# Labeling cat6 patch cords



## Ty the electric guy (Feb 16, 2014)

I have a decent size data project coming up. Wondering how everyone lacked premade patch cords? The heat shrink labels for my printer only go up to 1/2” , which isn’t big enough to slide over the end with the boot. There is about 220 cables that need to be labelled on both ends. I could make all the patch cables myself but that doesn’t seem at all economical. Anyone have an idea?


----------



## joab (Dec 28, 2019)

Ty the electric guy said:


> I have a decent size data project coming up. Wondering how everyone lacked premade patch cords? The heat shrink labels for my printer only go up to 1/2” , which isn’t big enough to slide over the end with the boot. There is about 220 cables that need to be labelled on both ends. I could make all the patch cables myself but that doesn’t seem at all economical. Anyone have an idea?


Self laminating over wraps. Done correctly they look nice and they are easy


----------



## Wardenclyffe (Jan 11, 2019)

Welcome to ADI


Welcome to ADI - Enjoy an even wider selection of products for all your project needs.




hermanproav.com






PrinterLaser/Ink Jet


----------



## Ty the electric guy (Feb 16, 2014)

joab said:


> Self laminating over wraps. Done correctly they look nice and they are easy


Do you have a link? Do you just print on a printer and laminate over them?


----------



## Easy (Oct 18, 2017)

P-touch labeler and large clear shrink sleeve


----------



## joab (Dec 28, 2019)

Ty the electric guy said:


> Do you have a link? Do you just print on a printer and laminate over them?





https://www.bradyid.com/labels/self-laminating













Something like this. I mostly use Epson, but everyone makes one.


----------



## splatz (May 23, 2015)

Self laminating laser labels. 👍


----------



## VELOCI3 (Aug 15, 2019)

https://www.bradyid.com




Sent from my iPad using Tapatalk


----------



## Ty the electric guy (Feb 16, 2014)

The printable self laminating labels definitely look like the way to go. Thanks for the reply’s. Now to try to find someone that stocks them


----------



## SWDweller (Dec 9, 2020)

If I were you I would be looking with in the same MFG for a solution. Maybe even call one of their sales offices. You are familar with what you have and maybe just maybe calling for an upgrade they would cut you the deal of a life time. Then again maybe not.


----------



## just the cowboy (Sep 4, 2013)

Check out this site, they have 3/4 " shrink labels. The time saved sliding and shrinking vs wrapping may pay for the printer. 

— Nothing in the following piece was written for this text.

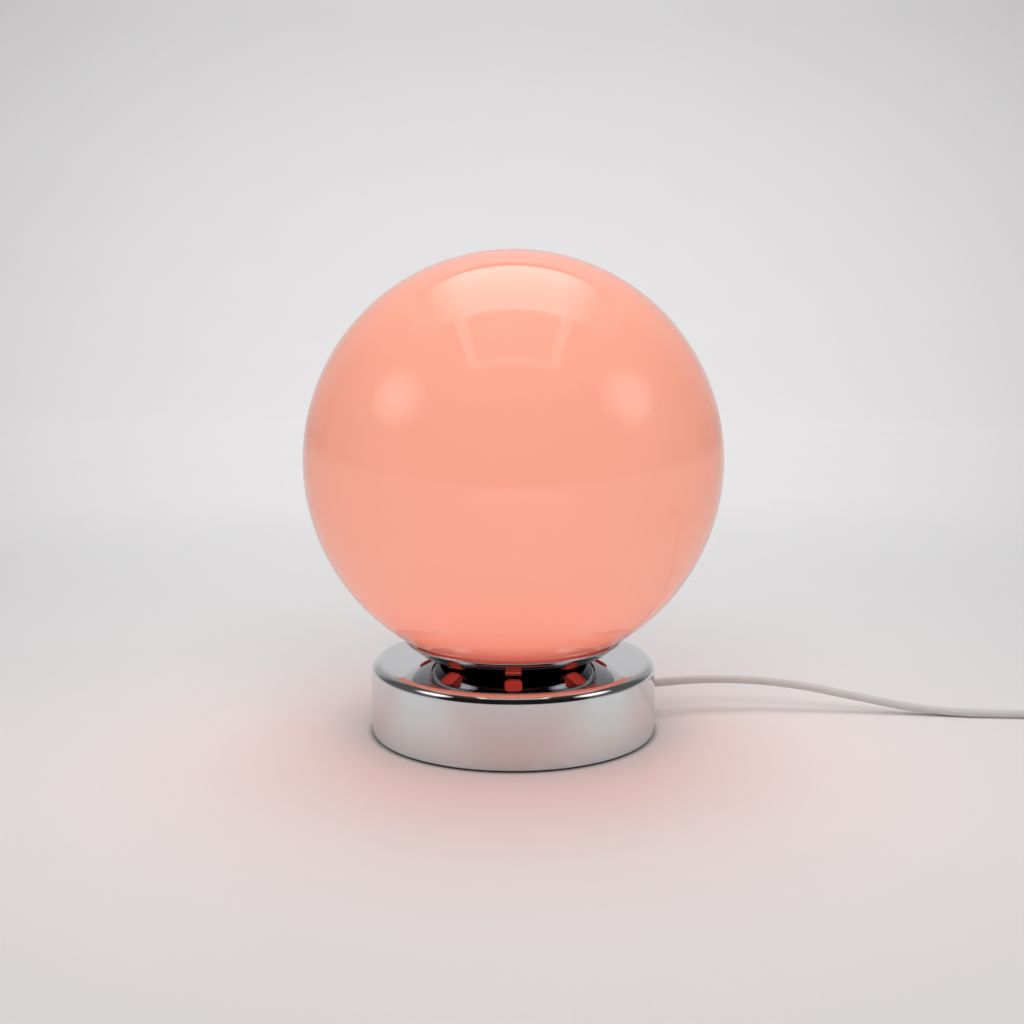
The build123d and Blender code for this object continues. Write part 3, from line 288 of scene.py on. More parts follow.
def welded_copy(node, name):
    """Merged copy of a CAD node's mesh."""
    source = frame["nodes"][node]
    build = bmesh.new()
    build.from_mesh(source.data)
    build.transform(source.matrix_world)
    bmesh.ops.remove_doubles(build, verts=build.verts, dist=WELD)
    mesh = bpy.data.meshes.new(name)
    build.to_mesh(mesh)
    build.free()
    return mesh


# ---------------------------------------------------------------- effects that several finishes use
def surface_marks_group():
    """Slow and fine variation of roughness and tone, as handling, moulding and polishing leave."""
    name = "Surface Marks"
    if name in bpy.data.node_groups:
        return bpy.data.node_groups[name]
    tree, given, result = new_group(
        name,
        "ShaderNodeTree",
        [
            ("Colour", "NodeSocketColor", (0.8, 0.8, 0.8, 1)),
            ("Tone Change", "NodeSocketFloat", 0.04),
            ("Roughness", "NodeSocketFloat", 0.3),
            ("Roughness Change", "NodeSocketFloat", 0.05),
            ("Scale", "NodeSocketFloat", 60.0),
            ("Stretch", "NodeSocketVector", (1.0, 1.0, 1.0)),
        ],
        [
            ("Colour", "NodeSocketColor"),
            ("Roughness", "NodeSocketFloat"),
            ("Height", "NodeSocketFloat"),
        ],
    )
    place = put(tree, "ShaderNodeTexCoord").outputs["Object"]
    stretched = put(
        tree, "ShaderNodeVectorMath", {0: place, 1: given.outputs["Stretch"]}, operation="MULTIPLY"
    ).outputs[0]
    slow = noise(tree, stretched, given.outputs["Scale"], 3.0)
    finer = maths(tree, "MULTIPLY", given.outputs["Scale"], 9.0)
    fine = noise(tree, stretched, finer, 2.0)
    swing = maths(tree, "MULTIPLY", maths(tree, "SUBTRACT", slow, 0.5), 2.0)
    change = maths(tree, "MULTIPLY", swing, given.outputs["Roughness Change"])
    rough = maths(tree, "ADD", given.outputs["Roughness"], change)
    tone = maths(tree, "ADD", 1.0, maths(tree, "MULTIPLY", swing, given.outputs["Tone Change"]))
    tree.links.new(scaled(tree, given.outputs["Colour"], tone), result.inputs["Colour"])
    tree.links.new(rough, result.inputs["Roughness"])
    tree.links.new(fine, result.inputs["Height"])
    return tree


def surface_marks(tree, shader, colour, roughness, change, tone, scale, stretch=(1, 1, 1)):
    """Surface marks in a material, which drive its shader's colour and roughness."""
    values = {
        "Colour": (*colour, 1),
        "Tone Change": tone,
        "Roughness": roughness,
        "Roughness Change": change,
        "Scale": scale,
        "Stretch": stretch,
    }
    marks = put(tree, "ShaderNodeGroup", values, node_tree=surface_marks_group())
    tree.links.new(marks.outputs["Colour"], shader.inputs["Base Color"])
    tree.links.new(marks.outputs["Roughness"], shader.inputs["Roughness"])
    return marks


# ---------------------------------------------------------------- finishes
BUMP_STRENGTH = 0.6


def marked_finish(
    name, colour, roughness, change, tone, scale, bump=0.0, stretch=(1, 1, 1), **shader_values
):
    """Material whose colour, roughness and bump come from the surface marks."""
    material, tree, shader = new_material(name, **shader_values)
    marks = surface_marks(tree, shader, colour, roughness, change, tone, scale, stretch)
    if bump:
        values = {"Height": marks.outputs["Height"], "Distance": bump, "Strength": BUMP_STRENGTH}
        relief = put(tree, "ShaderNodeBump", values)
        tree.links.new(relief.outputs["Normal"], shader.inputs["Normal"])
    return material


GLASS_IOR = 1.5
EDGE_FADE = 1.5
# share of the globe's height, and how much of the red and of the rest of the glow shows there: painted
# shade dims the glow towards the foot, and painted light brightens its red just above the foot
GLOW_BY_HEIGHT = (
    (0.0, 0.9, 0.16),
    (0.04, 0.9, 0.24),
    (0.06, 1.15, 0.42),
    (0.085, 1.38, 0.92),
    (0.11, 1.38, 1.1),
    (0.25, 1.1, 1.1),
    (1.0, 1.0, 1.0),
)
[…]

ShrinkTrak Labels, 1-Sided, Unslit, 0.75" (19.05mm), PO-X, White, 250/box | HellermannTyton


HellermannTyton's ShrinkTrak heat shrinkable markers make it easy to mark wire, cable and other components. The military approved heat shrink tubing is flattened and assembled in a ladder style carrier system for easy printing using a thermal transfer pri




www.hellermanntyton.us


----------



## R777V (May 16, 2016)

Ty the electric guy said:


> I have a decent size data project coming up. Wondering how everyone lacked premade patch cords? The heat shrink labels for my printer only go up to 1/2” , which isn’t big enough to slide over the end with the boot. There is about 220 cables that need to be labelled on both ends. I could make all the patch cables myself but that doesn’t seem at all economical. Anyone have an idea?


Use Ptouch we usually do ok with them, repeated labels wrapped around then clear tape I think we get away with packing tape mostly to protect the labels.


Sent from my iPhone using Tapatalk


----------



## Breakfasteatre (Sep 8, 2009)

just the cowboy said:


> Check out this site, they have 3/4 " shrink labels. The time saved sliding and shrinking vs wrapping may pay for the printer.
> 
> 
> 
> ...


The self laminating wire labels are wayyyy faster than the shrink wrap style


----------



## Breakfasteatre (Sep 8, 2009)

joab said:


> https://www.bradyid.com/labels/self-laminating
> 
> 
> 
> ...


although you cant tell from his photo, the self laminating label tape for the bmp21 is continuous, so that you need to cut each label off, or print off a continuous strip and use scissors.

the indexed self laminating labels for the bmp51 for example are already die cut on the strip. You print off all of the labels at once and just peel off the individual label as you need it. Its very efficient


----------